From what you’ve described, it sounds like updating a global variable in the Dash app on the remote server might be a simple way to meet your needs. The main concern here is that you don’t want the long running function (or the loop sleeping it) to block execution of your app. This is now a general Python question around concurrency rather than a Dash specific problem.

Typically you might solve this by running the function in another process or on another machine and use a message passing library like Celery to communicate asynchronously. This might be over-engineering things a little for your purposes though – Celery takes a bit of setup, requiring a message broker service such as RabbitMQ.

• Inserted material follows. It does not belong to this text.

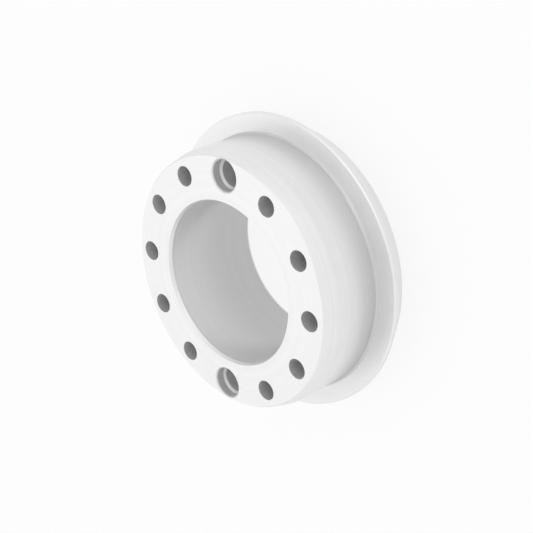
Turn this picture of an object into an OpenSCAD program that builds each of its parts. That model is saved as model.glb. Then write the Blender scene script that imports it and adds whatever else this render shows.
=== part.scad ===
// Companion flange: one turned and drilled steel piece. A drive-shaft flange bolts to the nose face,
// the thin rim and the body behind it carry the back end, and a plain bore runs right through.
// Millimetres. It rests on its back face at z = 0, with the bore axis along +Z and the nose on top.

/* [Bore] */
// Diameter of the plain through-bore
bore_d = 97; // [80:0.5:100]
// Length of the lead-in at the bore's nose end, along the axis
nose_lead_l = 2; // [0.5:0.25:4]
// Length of the lead-in at its back end
back_lead_l = 1.7; // [0.5:0.1:4]
// Width of both lead-ins, measured outwards
bore_lead_w = 1; // [0.25:0.25:2]

/* [Nose] */
// Length from the nose face back to the front of the rim
nose_l = 41; // [34:0.5:60]
// Metal left on the nose face outside a stepped hole's mouth, up to the nose's largest radius
nose_land = 0.25; // [0.1:0.05:4]
// Chamfer round the nose face
nose_chamfer = 0.75; // [0.25:0.05:2]
// How far the cone behind the nose face widens, on the radius
cone_rise = 2.25; // [0.5:0.25:4]
// Angle of that cone to the axis
cone_angle = 15; // [10:1:30]
// Radius of the blend from the neck into the rim's face
root_r = 2; // [1:0.25:5]

/* [Rim] */
// Outside diameter of the thin rim
rim_d = 179.5; // [178:0.5:200]
// Thickness of the rim
rim_t = 3; // [2:0.25:8]
// Chamfer on the rim's front edge
rim_chamfer = 0.7; // [0.2:0.1:1.5]

/* [Back end] */
// Diameter of the body behind the rim
back_d = 164; // [150:0.5:174]
// Thickness of that body
back_t = 13.2; // [8:0.2:24]
// Chamfer on the body's back edge
back_chamfer = 0.5; // [0.2:0.1:1.5]
// Diameter of the centring spigot at the very back
spigot_d = 140; // [110:0.5:148]
// Height of that spigot
spigot_h = 8.6; // [3:0.2:12]
// Chamfer on the spigot's edge
spigot_chamfer = 1.2; // [0.2:0.1:2]

/* [Holes in the nose face] */
// Diameter of the circle that every hole stands on
bolt_circle_d = 130; // [124:0.5:140]
// Places round that circle; two opposite ones take a stepped hole, the rest a screw hole
hole_places = 12; // [6:2:14]
// Diameter of a screw hole, the nominal size of its thread
screw_d = 12; // [8:0.5:14]
// Depth of a screw hole at full diameter
screw_depth = 28; // [14:1:40]
// Diameter of the seat in a stepped hole
seat_d = 18.5; // [17.5:0.25:20]
// Depth of that seat from the nose face
seat_depth = 5.5; // [3:0.25:10]
// Chamfer at the seat's mouth
seat_chamfer = 0.75; // [0.25:0.05:1]
// Diameter of a stepped hole below its seat
dowel_d = 16; // [12:0.25:17]
// Depth of that lower part from the nose face, at full diameter
dowel_depth = 26; // [16:1:40]
// Point angle of the drills
drill_point = 118; // [90:1:140]

/* [Hidden] */
$fn = 128;

bore_r = bore_d / 2;
bolt_r = bolt_circle_d / 2;
seat_mouth_r = seat_d / 2 + seat_chamfer;
nose_r = bolt_r + seat_mouth_r + nose_land;
neck_r = nose_r + cone_rise;
cone_l = cone_rise / tan(cone_angle);
rim_r = rim_d / 2;
back_r = back_d / 2;
spigot_r = spigot_d / 2;

// heights, from the back face upwards
back_z = spigot_h;
rim_z = back_z + back_t;
rim_face_z = rim_z + rim_t;
top_z = rim_face_z + nose_l;

// how far a cutter stands clear of the face that it starts from
clear = 1;

// Half section of the turned body, radius across and height up
module turned_section() {
    polygon([
        [bore_r, back_lead_l],
        [bore_r + bore_lead_w, 0],
        [spigot_r - spigot_chamfer, 0],
        [spigot_r, spigot_chamfer],
        [spigot_r, back_z],
        [back_r - back_chamfer, back_z],
        [back_r, back_z + back_chamfer],
        [back_r, rim_z],
        [rim_r, rim_z],
        [rim_r, rim_face_z - rim_chamfer],
        [rim_r - rim_chamfer, rim_face_z],
        [neck_r, rim_face_z],
        [neck_r, top_z - nose_chamfer - cone_l],
        [nose_r, top_z - nose_chamfer],
        [nose_r - nose_chamfer, top_z],
        [bore_r + bore_lead_w, top_z],
        [bore_r, top_z - nose_lead_l],
    ]);
    root_fillet();
}

// The concave blend between the neck and the rim's face
module root_fillet() {
    difference() {
        translate([neck_r - root_r, rim_face_z - rim_t / 2])
            square([2 * root_r, root_r + rim_t / 2]);
        translate([neck_r + root_r, rim_face_z + root_r])
            circle(r = root_r);
    }
}

// A drilled hole: full diameter down to its depth, then the drill's point
module drilled(d, depth) {
    rotate_extrude()
        polygon([
            [0, clear],
            [d / 2, clear],
            [d / 2, -depth],
            [0, -depth - d / 2 / tan(drill_point / 2)],
        ]);
}

// A stepped hole: chamfered mouth, seat, 45 degree shoulder, then the narrower drilled part
module stepped() {
    rotate_extrude()
        polygon([
            [0, clear],
            [seat_mouth_r + clear, clear],
            [seat_d / 2, -seat_chamfer],
            [seat_d / 2, -seat_depth],
            [dowel_d / 2, -seat_depth - (seat_d - dowel_d) / 2],
            [dowel_d / 2, -dowel_depth],
            [0, -dowel_depth - dowel_d / 2 / tan(drill_point / 2)],
        ]);
}

// Every hole of the nose face, the two stepped ones at +Y and -Y
module nose_holes() {
    for (i = [0 : hole_places - 1])
        rotate([0, 0, 90 + i * 360 / hole_places])
            translate([bolt_r, 0, top_z])
                if (i % (hole_places / 2) == 0) stepped();
                else drilled(screw_d, screw_depth);
}

module flange_body() {
    color([0.86, 0.86, 0.87])
        difference() {
            rotate_extrude() turned_section();
            nose_holes();
        }
}

flange_body();
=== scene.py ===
import math

import bpy
from mathutils import Matrix, Vector


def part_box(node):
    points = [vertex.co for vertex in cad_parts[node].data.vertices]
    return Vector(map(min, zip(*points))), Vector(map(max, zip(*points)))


# Companion flange: the turned and drilled steel body, its finish, and a plain pale studio.
# Metres throughout. The part lies on its back face, with the bore axis along +Z and the nose on top.

bl_info = {
    "name": "Companion Flange",
    "version": (1, 0, 0),
    "blender": (4, 5, 0),
    "location": "View3D > Sidebar > Flange",
    "description": "Finishes a turned steel companion flange and sets it in a pale studio",
    "category": "Object",
}

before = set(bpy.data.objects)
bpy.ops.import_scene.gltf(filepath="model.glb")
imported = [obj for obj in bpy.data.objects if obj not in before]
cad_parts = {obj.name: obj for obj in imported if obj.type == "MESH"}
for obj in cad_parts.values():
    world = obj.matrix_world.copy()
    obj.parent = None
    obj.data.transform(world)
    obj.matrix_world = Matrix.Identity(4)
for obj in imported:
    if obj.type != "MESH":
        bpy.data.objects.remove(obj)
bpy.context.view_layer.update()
BODY = "flange_body"
# Height of the nose face.
NOSE_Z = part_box(BODY)[1][2]

# The solid's own sizes, where the finish and its painted shade change: the bore, the neck's root in the
# turned section, and the ring of holes in the nose face.
BORE_R = 0.0485
ROOT_R, ROOT_Z = 0.0775, 0.0248
HOLE_PLACES = 12
BOLT_R = 0.065
SCREW_R = 0.006
# Radius of a stepped hole's chamfered mouth.
MOUTH_R = 0.01
# Every one of the holes ends above this height.
HOLES_ABOVE = 0.030
# How far the finish of a wall reaches past it.
WALL_MARGIN = 0.0001

# The rings that the tool leaves are drawn along radius plus this share of height, so that they
# cross flat faces, walls and the cone alike.
RING_HEIGHT_SHARE = 0.62
# Width of the mottling, and how fine the rings, bands and mottling are broken up.
MOTTLE_PITCH = 0.022
RING_DETAIL, BAND_DETAIL, MOTTLE_DETAIL = 2.0, 3.0, 4.0
# What a drilled wall, the mottling and the bands add to the roughness.
HOLE_ROUGHER, MOTTLE_ROUGHER, BAND_ROUGHER = 0.12, 0.16, 0.12

# Colour of the floor and backdrop in the room's light, and the sides of the round backdrop.
STUDIO_PALE = (0.9, 0.9, 0.9, 1.0)
BACKDROP_SIDES = 128
WHITE = (1.0, 1.0, 1.0, 1.0)
# The camera's sensor in millimetres, and the nearest and farthest that it sees.
SENSOR_WIDTH = 36.0
SEEN_FROM, SEEN_TO = 0.01, 50.0


class FlangeSteel(bpy.types.PropertyGroup):
    """The steel's colour, the marks that the tools left on it, and the painted shade in its holes, bore
    and neck's root.
    """

    colour: bpy.props.FloatVectorProperty(
        name="Steel colour", description="Colour of the clean turned steel",
        subtype="COLOR", size=3, min=0.0, max=1.0, default=(0.88, 0.88, 0.885))
    metallic: bpy.props.FloatProperty(
        name="Metallic", description="Share of metal in the surface",
        subtype="FACTOR", min=0.0, max=1.0, default=0.65)
    roughness: bpy.props.FloatProperty(
        name="Roughness", description="How matt the turned faces are",
        subtype="FACTOR", min=0.0, max=1.0, default=0.44)
    bore_roughness: bpy.props.FloatProperty(
        name="Bore roughness", description="How matt the fine-bored wall is",
        subtype="FACTOR", min=0.0, max=1.0, default=0.36)
    # Painted shade: darkens the colour of the holes' walls, where shade falls in them; their rougher
    # finish is real.
    hole_painted_shade: bpy.props.FloatProperty(
        name="Hole shade", description="Brightness of a drilled wall beside that of a turned face",
        subtype="FACTOR", min=0.0, max=1.0, default=0.85)
    # Painted shade: darkens the steel's colour deeper in the bore, where shade falls.
    bore_painted_shade: bpy.props.FloatProperty(
        name="Bore film", description="How much the oil film deep in the bore darkens the steel",
        subtype="FACTOR", min=0.0, max=1.0, default=0.26)
    bore_painted_reach: bpy.props.FloatProperty(
        name="Bore film depth", description="Depth from the nose face at which that film is full",
        unit="LENGTH", default=0.045)
    # Painted shade: darkens the steel's colour around the neck's root, in the corner where shade falls.
    root_painted_shade: bpy.props.FloatProperty(
        name="Root film", description="How much the oil film in the neck's root darkens the steel",
        subtype="FACTOR", min=0.0, max=1.0, default=0.24)
    root_painted_reach: bpy.props.FloatProperty(
        name="Root film reach", description="How far that film reaches from the root",
        unit="LENGTH", default=0.027)
    ring_pitch: bpy.props.FloatProperty(
        name="Ring pitch", description="Width of the tool's finest rings",
        unit="LENGTH", default=0.0006)
    band_pitch: bpy.props.FloatProperty(
        name="Band pitch", description="Width of the broader bands among the rings",
        unit="LENGTH", default=0.0035)
    ring_depth: bpy.props.FloatProperty(
        name="Ring depth", description="Depth of the rings", unit="LENGTH", default=0.00004)
    tone_spread: bpy.props.FloatProperty(
        name="Tone spread", description="How much the steel's brightness varies over the part",
        subtype="FACTOR", min=0.0, max=1.0, default=0.09)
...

A simple solution that could work is using the concurrent.futures module (Python 3.2+) to paralellise execution of that function and stop it blocking execution. Below is how you can use it to run the function in another thread. If your function is CPU intensive (as opposed to IO-bound – such as making a request to a database) this won’t give you true parallelism, just simulated, however I think that’s probably ok here, as we just care that the web server runs at all alongside the long running function, not that you’re running anything faster bysaturating the use of your CPU cores.

import time
from concurrent.futures import ThreadPoolExecutor, ProcessPoolExecutor

import dash
import dash_html_components as html
import dash_core_components as dcc
import plotly.graph_objs as go
import numpy as np

# number of seconds between re-calculating the data                                                                                                                           
UPDADE_INTERVAL = 5

def get_new_data():
    """Updates the global variable 'data' with new data"""
    global data
    data = np.random.normal(size=1000)


def get_new_data_every(period=UPDADE_INTERVAL):
    """Update the data every 'period' seconds"""
    while True:
        get_new_data()
        print("data updated")
        time.sleep(period)


def make_layout():
    chart_title = "data updates server-side every {} seconds".format(UPDADE_INTERVAL)
    return html.Div(
        dcc.Graph(
            id='chart',
            figure={
                'data': [go.Histogram(x=data)],
                'layout': {'title': chart_title}
            }
        )
    )

app = dash.Dash(__name__)

# get initial data                                                                                                                                                            
get_new_data()

# we need to set layout to be a function so that for each new page load                                                                                                       
# the layout is re-created with the current data, otherwise they will see                                                                                                     
# data that was generated when the Dash app was first initialised                                                                                                             
app.layout = make_layout

# Run the function in another thread
executor = ThreadPoolExecutor(max_workers=1)
executor.submit(get_new_data_every)


if __name__ == '__main__':
    app.run_server(debug=True)

You could also try swapping out ThreadPoolExecutor for ProcessPoolExecutor, which will mean that the function will be run in another process rather than a thread, giving you true parallelism, however I believe this means that in order for the results of the other thread to be communicated back to the main process, they must be pickleable, which your data may or may not be.

I’m only just starting to wrap my head around concurrency in Python, so hopefully all this is approximately accurate. Someone else chime in if I’ve gotten anything wrong!

3 Likes